It’s a cliché that Leaders gradually retreat into their own bunkers, but it’s… innovative to spend your leadership campaign already inside one and let your ‘young captains’ fight all the battles. The trouble is, they’re doing it very badly. Whoever attacked Chris for not standing by his support for Ming – and in doing so supplied proof that Ming’s campaign was plotting to replace Charles back last Autumn – wants their head examined. After assassinating Charles, too few of them have said they’ll serve under whichever leader the party picks, raising the spectre that they might do it all over again if the membership gets it ‘wrong’. James Graham is crass, boorish and more a bruiser than blogger for Chris, but still compulsively readable and asks very penetrating questions. Nick Clegg never managed to answer those James put about internal democracy.

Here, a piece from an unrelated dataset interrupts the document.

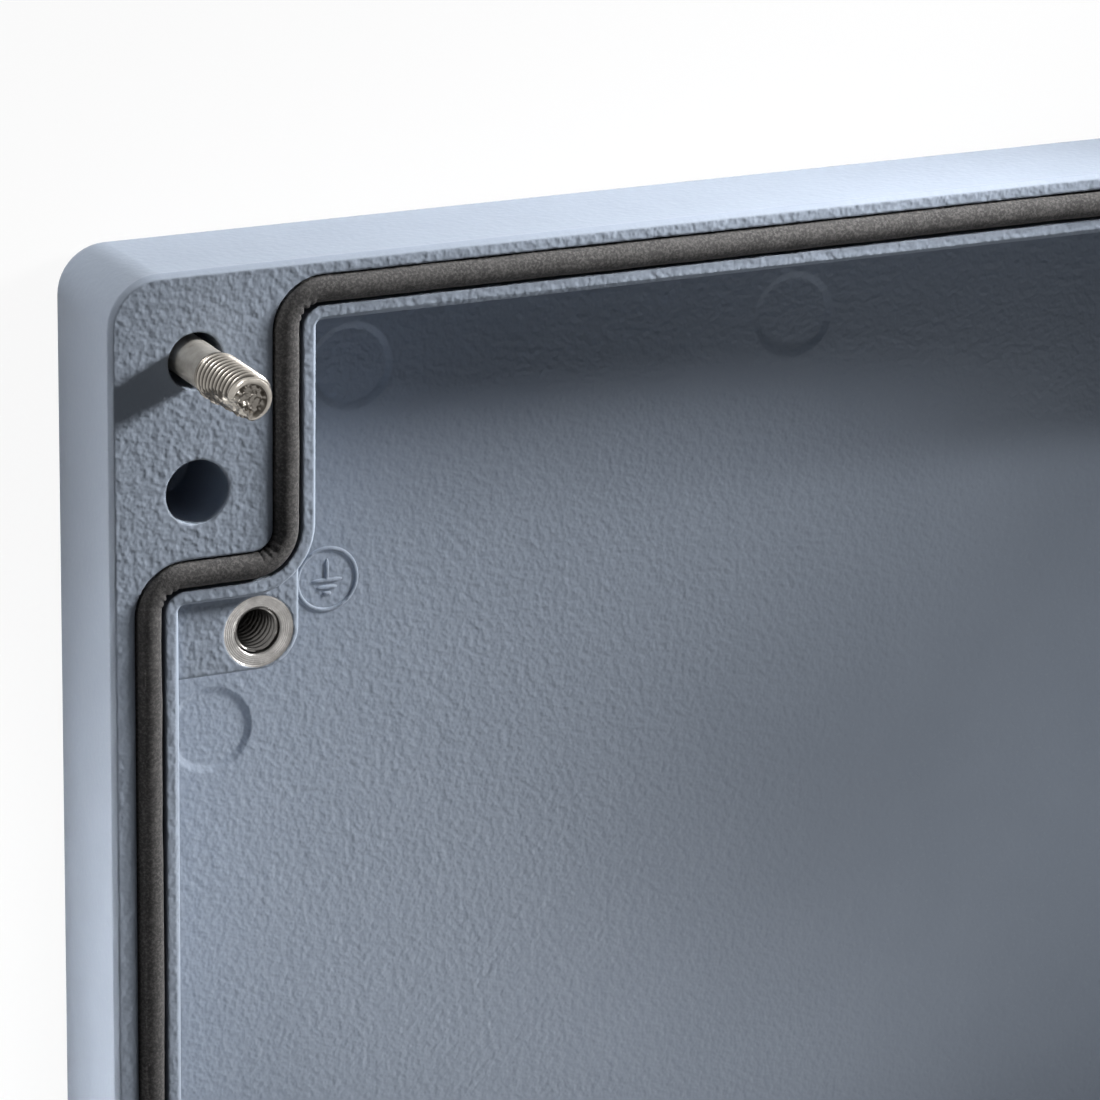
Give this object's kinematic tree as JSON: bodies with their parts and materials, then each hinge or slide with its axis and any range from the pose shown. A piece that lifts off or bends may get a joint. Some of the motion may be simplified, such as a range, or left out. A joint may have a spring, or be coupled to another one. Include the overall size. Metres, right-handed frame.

Nick’s piece in the Guardian on Tuesday attacking Chris and Simon was only the latest of hugely unwise and nasty-seeming public gaffes. I’ve seen Nick on policy working groups and in public. I like him. He’s personable, talented and shares with Simon a naïve habit of saying things in public without engaging his brain first. I’ve heard him deny that he’s interested in being leader. And I have three pieces of advice for what Nick should say next: “First, Ming is fantastic and I have no doubt he’ll be a great Leader. Second, if he’s not elected, of course I’ll be happy to serve under either of the other candidates, who while not my first choice are also excellent. And third, er, that’s it.” Nick, dear, tape your mouth closed until March and stop making Ming look like you’ve got his pet rabbit held hostage. The same goes for the rest of them. I remember a dreadful old Star Trek episode in which some aged leader only appeared for brief statements while his ambitious young deputy made all the real decisions. It turned out the old guy was locked up, drugged and just held as a figurehead. Ming, I’m not interested in a Leader who wants to order the party around on every issue, but I’m vehemently opposed to a figurehead leader who lets someone else order the party around on every issue while you are unable to exercise any control or leadership over them. Tell your backers to stop sounding as if they’re making all the running, and speak for yourself.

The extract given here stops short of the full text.